Ford Motor Co. expects to spend $1 billion before taxes this year on restructuring in North America and Europe, according to the company’s annual report.
The No. 2 U.S. automaker also said it doesn’t expect to make a profit in 2006 as it continues to struggle with declining U.S. market share and rising costs. The report was filed late Wednesday with the U.S. Securities and Exchange Commission.
Ford said the $1 billion charge includes $250 million to cut hourly workers in North America and $250 million to write off assets at North American plants. The rest will be used for job cuts in Europe and at former Visteon Corp. facilities that were spun back to Ford last year.
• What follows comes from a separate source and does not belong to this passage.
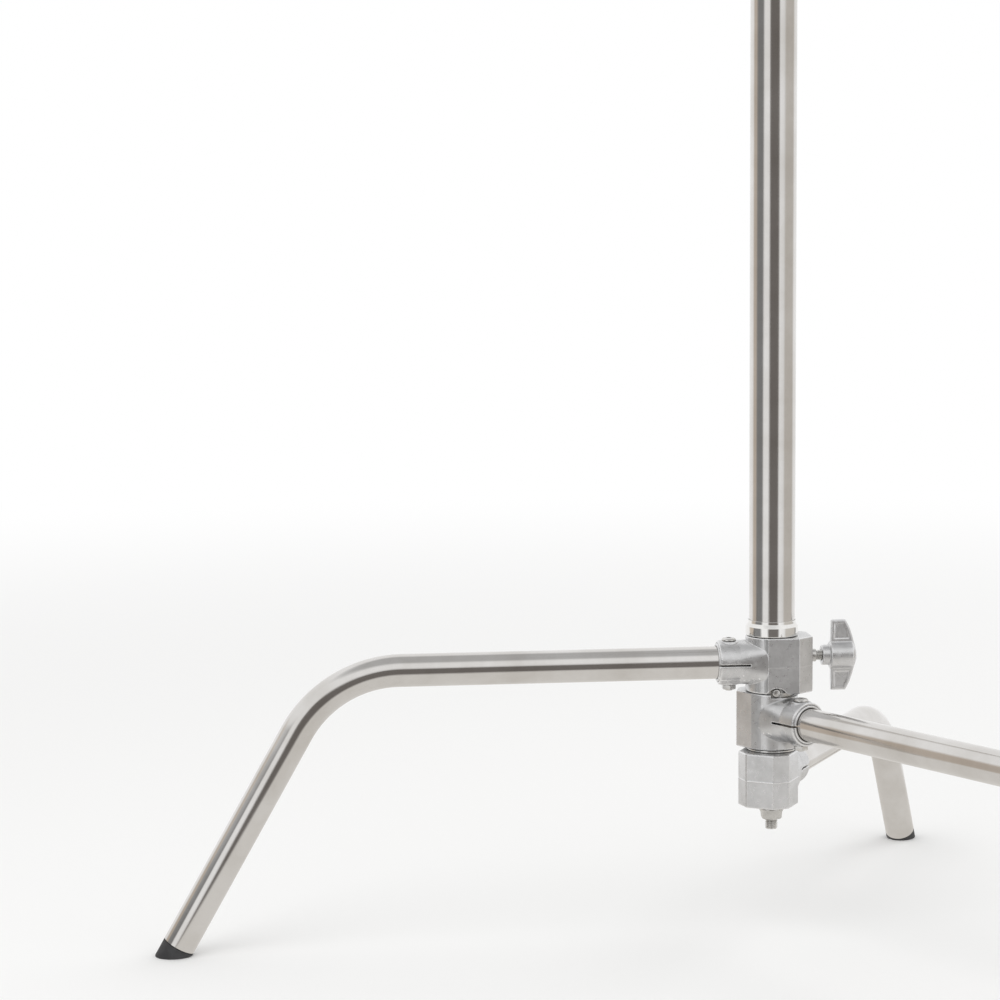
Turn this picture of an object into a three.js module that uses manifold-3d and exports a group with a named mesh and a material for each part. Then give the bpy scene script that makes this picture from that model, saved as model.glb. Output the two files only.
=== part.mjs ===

Ford plans to cut 30,000 jobs and close 14 facilities by 2012 under its Way Forward plan, announced earlier this year. Ford said its North American plants are running at 75 percent of their total capacity, a level it said is unsustainable.
The Dearborn-based automaker said it’s considering taking a charge in the current quarter related to the cost of its “jobs bank,” which pays idled workers’ wages and benefits. Ford said it has had relatively few workers in the jobs bank until now but is expecting that number to grow substantially as it cuts jobs. Ford has about 1,100 workers in the jobs bank right now, or about 1 percent of its hourly workforce in North America.
Ford also warned it could be hurt if a major competitor files for bankruptcy protection. Ford didn’t name the competitor, but No. 1 U.S. automaker General Motors Corp. has been the subject of bankruptcy speculation for several months because of declining U.S. market share and heavy losses.
Ford said a competitor in bankruptcy could gain a significant advantage since it could negotiate cheaper labor contracts. GM has consistently said that bankruptcy is not an option as it restructures its North American operations.
Ford also revealed in the filing that it gave Americas President Mark Fields a $1 million retention bonus when he was named to his new position last fall. Fields, who is one of the main architects of Ford’s restructuring plan, will have to repay the money if he leaves voluntarily in the next two years.
The company said Ford Chairman and CEO Bill Ford will receive no salary, bonus or long-term compensation this year unless the automaker reaches sustained profitability.
Ford said Wednesday that U.S. sales of its Ford, Lincoln and Mercury brands were down 3 percent in February despite its highest level of sales to government and corporate fleets in five years.
In a note to investors, Goldman Sachs analyst Robert Barry said Ford’s goal of stabilizing market share in 2006 is “almost impossible to envision” since it faces significant competition from GM on trucks and sport utility vehicles and its car sales could drop as newer imports reach the market.